The necessity of the word

THERE is an ancient legend which tells us that when a man first achieved
a most notable deed he wished to explain to his tribe what he had done.
As soon as he began to speak, however, he was smitten
with dumbness,
he lacked words, and sat down. Then there arose - according to the story - a masterless man, one who had taken no part in the action of his fellow,
who had no special virtues, but afflicted - that is the phrase - with the magic of the necessary words. He saw, he told, he described the merits
of the notable deed in such a fashion, we are assured, that the words
"became alive and walked up and
down in the hearts of all his hearers." Thereupon, the tribe seeing that the words were certainly alive,
and fearing lest the man with the words would hand down untrue tales
about them to their children, they took and killed him.
But later they saw that the magic was in the words,
not in the man.


"The record of the tribe is in its enduring. The magic of literature lies in words and not in any man.
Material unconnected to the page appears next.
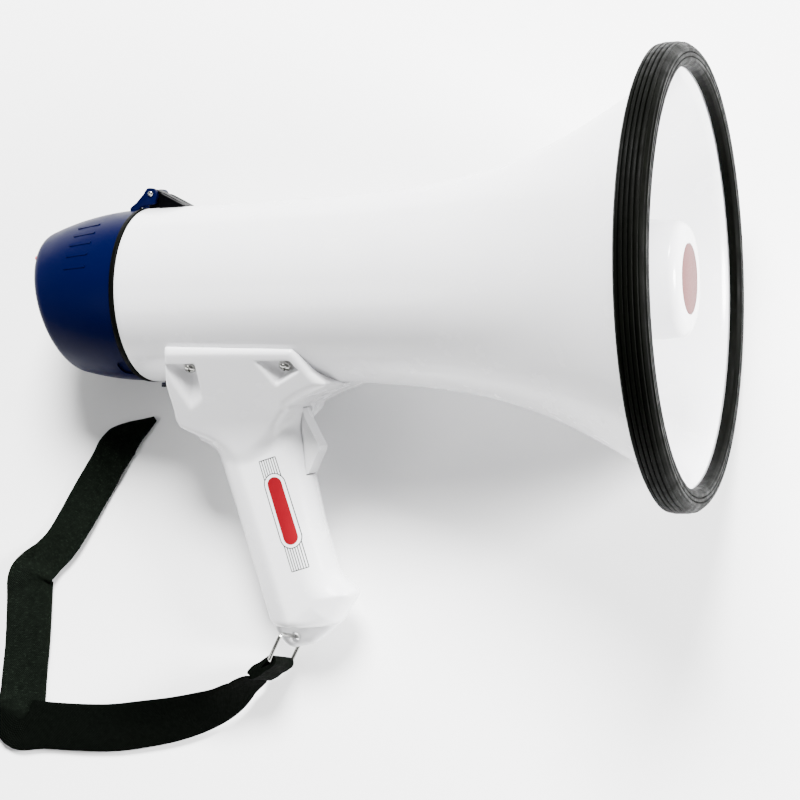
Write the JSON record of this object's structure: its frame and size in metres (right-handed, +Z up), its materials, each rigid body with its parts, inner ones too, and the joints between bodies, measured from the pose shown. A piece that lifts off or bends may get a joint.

Witness, a thousand excellent, strenuous words can leave us quite cold or put us to sleep, whereas a bare half- hundred words breathed by some man in his agony or in his exaltation, or in his idleness, ten generations ago, can still lead a whole nation into and out of its captivity, can open to us the doors of three worlds, or stir us so intolerably that we can scarcely abide to look at own souls."
-Kipling, Kipling's Analysis of True Literature, The Scrap book

2 comments:

Arun Jose Francis said...

Man, that was something! Thanks for posting it! :-)

TeleRaviRays said...

True, haven't found a better piece of prose to affirm the importance of expressing ideas as different from just having them!